Avocado, Prawn and Cabbage Salad with Apricot Dressing

  • 6 large garlic cloves, thinly sliced
  • 2 tbsp vegetable oil
  • 350 g raw shelled prawns
  • 25 g roasted cashew nuts, finely chopped
  • 1 ripe avocado
  • 125 g white cabbage, finely shredded
  • 1 small green mango, peeled, stoned and shredded
  • A small handful of fresh mint and coriander leaves, roughly chopped
  • 6 spring onions, shredded


For the dressing

  • 1/2 red chilli, deseeded and finely chopped
  • 1 tbsp rice wine vinegar
  • 2 generous tbsp Bonne Maman Apricot Conserve
  • Juice of 2 limes
  • 1 tbsp fish sauce
  • 2 tbsp vegetable oil
  1. Put all the dressing ingredients in a jar and shake together.
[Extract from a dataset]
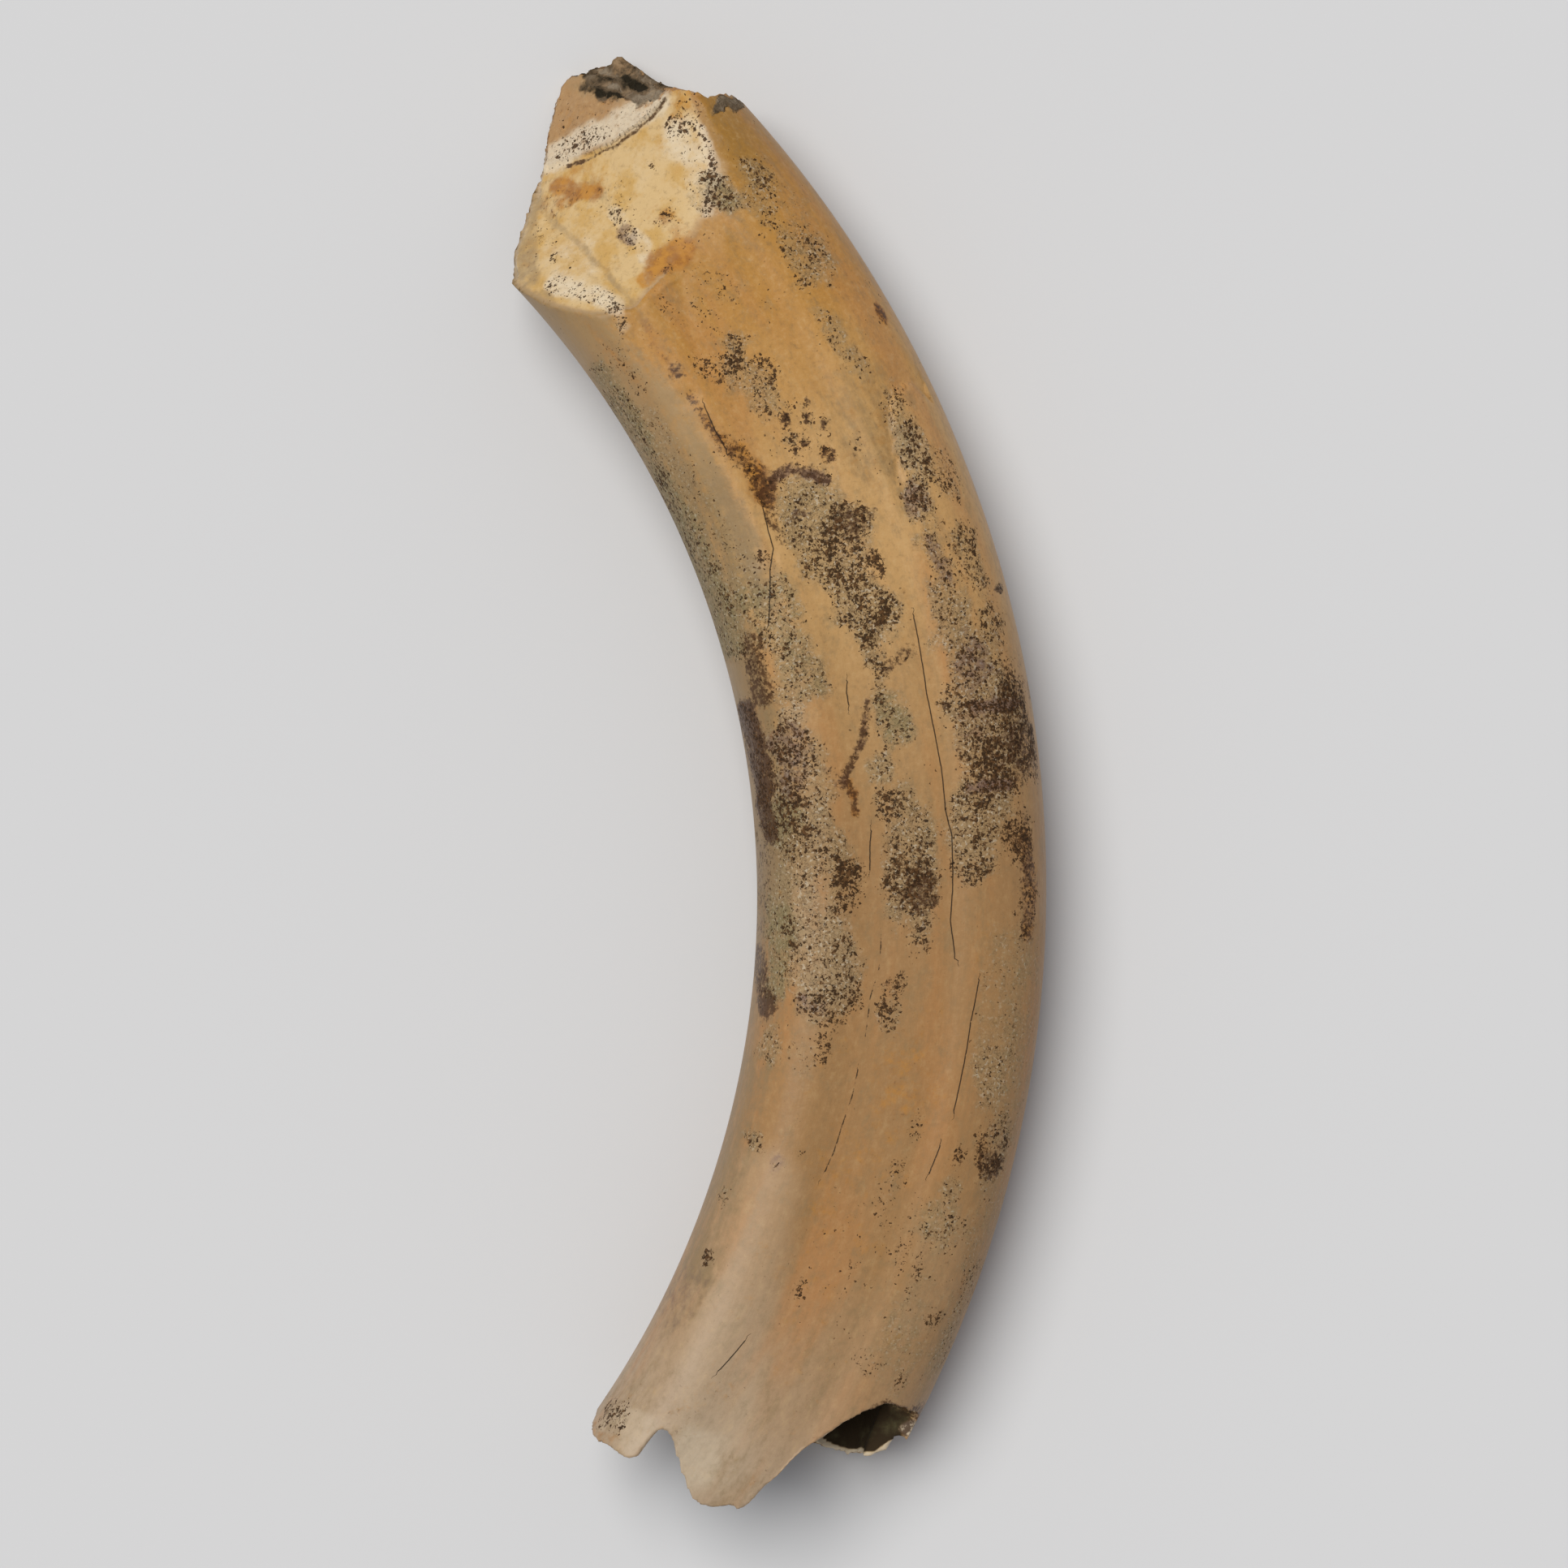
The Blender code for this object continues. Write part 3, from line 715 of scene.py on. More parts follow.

  2. Fry the garlic in the oil in a heavy-based saucepan over a medium heat until golden and crispy.
  3. Remove from the oil with a slotted spoon and set aside.
  4. In the same oil, stir-fry the prawns with the roasted cashew nuts for about 2–3 minutes until the prawns are just pink.
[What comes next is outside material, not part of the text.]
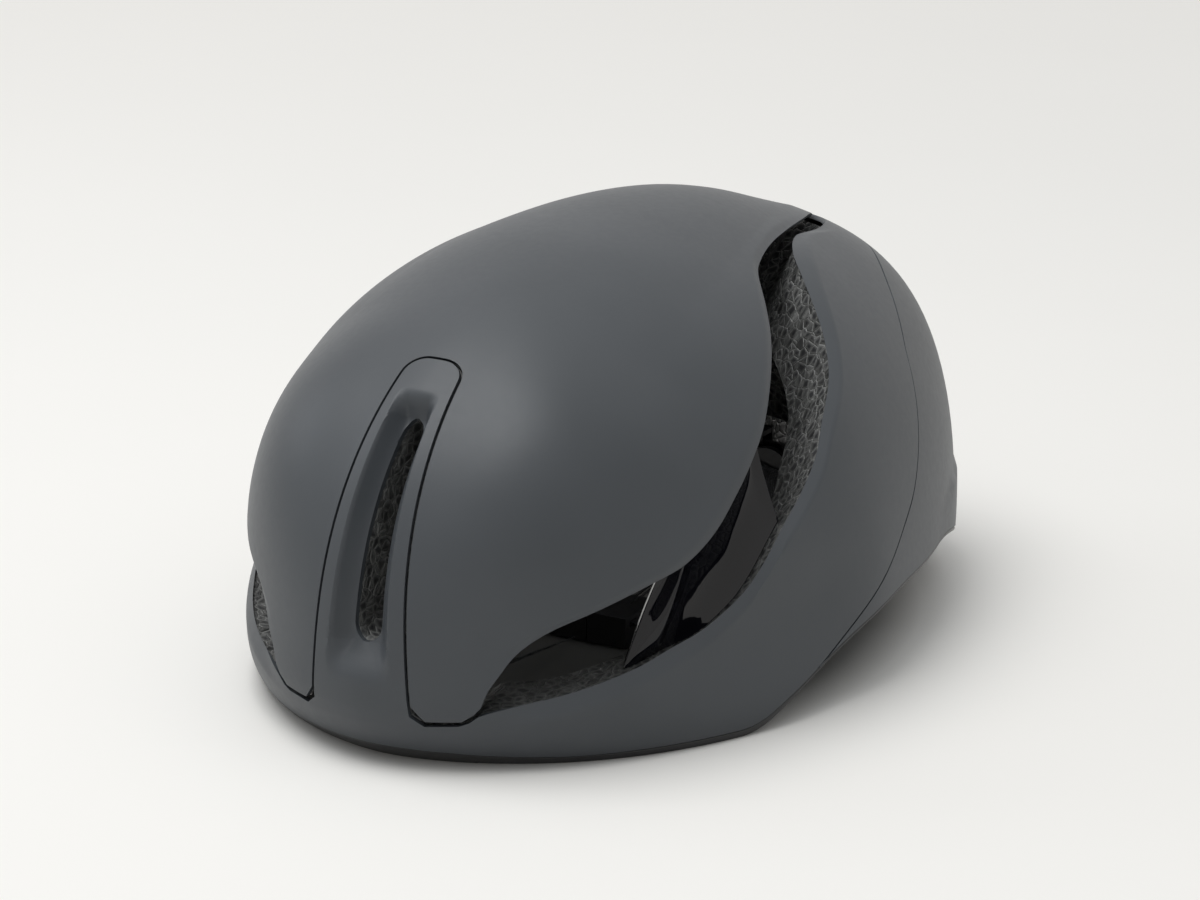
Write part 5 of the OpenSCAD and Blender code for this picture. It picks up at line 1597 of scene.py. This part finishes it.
@dataclass
class Harness:
    """The webbing, laid along the same listed routes as the part has."""

    head: HeadSpace
    wardrobe: Wardrobe
    stitching: Stitching
    width: float = 15.0
    thick: float = 1.4
    anchor_h: float = 9.0
    strap_inset: float = 3.9
    chin_z: float = 7.9
    socket_z: float = 5.0
    front_anchor: tuple[float, float] = (-52.0, 20.0)
    rear_anchor: tuple[float, float] = (58.0, 36.0)
    steps: int = 120
    ring: int = 28
    edge_power: float = 0.35
    face_power: float = 0.8
    face_share: float = 0.96
    tack_rows: tuple[int, ...] = (4, 7, 10)
    tack_half: float = 5.5
    tack_proud: float = 0.05

    def wall_angle(self, at: tuple[float, float]) -> float:
        """Turn of the head space's wall at a place."""
        reach = self.head.front if at[0] < 0 else self.head.rear
        x = self.head.half(at[0], at[1] - self.head.outer.widest_z)
        return math.atan2(at[0] / reach**2, 4 * x / self.head.width**2)

    def wall_at(self, at: tuple[float, float]) -> Array:
        """Place just inside the wall."""
        a = self.wall_angle(at)
        x = self.head.half(at[0], at[1] - self.head.outer.widest_z) - self.strap_inset * math.cos(a)
        return np.array([x, self.head.outer.centre[1] + at[0] - self.strap_inset * math.sin(a), at[1]])

    def across(self, at: tuple[float, float]) -> tuple[float, float, float]:
        """Way that the webbing's width points at an anchor."""
        a = self.wall_angle(at)
        return (-math.sin(a), math.cos(a), 0.0)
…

  5. Add to the garlic, spoon over 2 tablespoons of the dressing and set aside to cool.
  6. When ready to serve, peel, stone and dice the avocado, and toss together with the cabbage, mango, herbs, spring onions and prawn mixture. Serve immediately, handing round the remaining dressing in a separate bowl.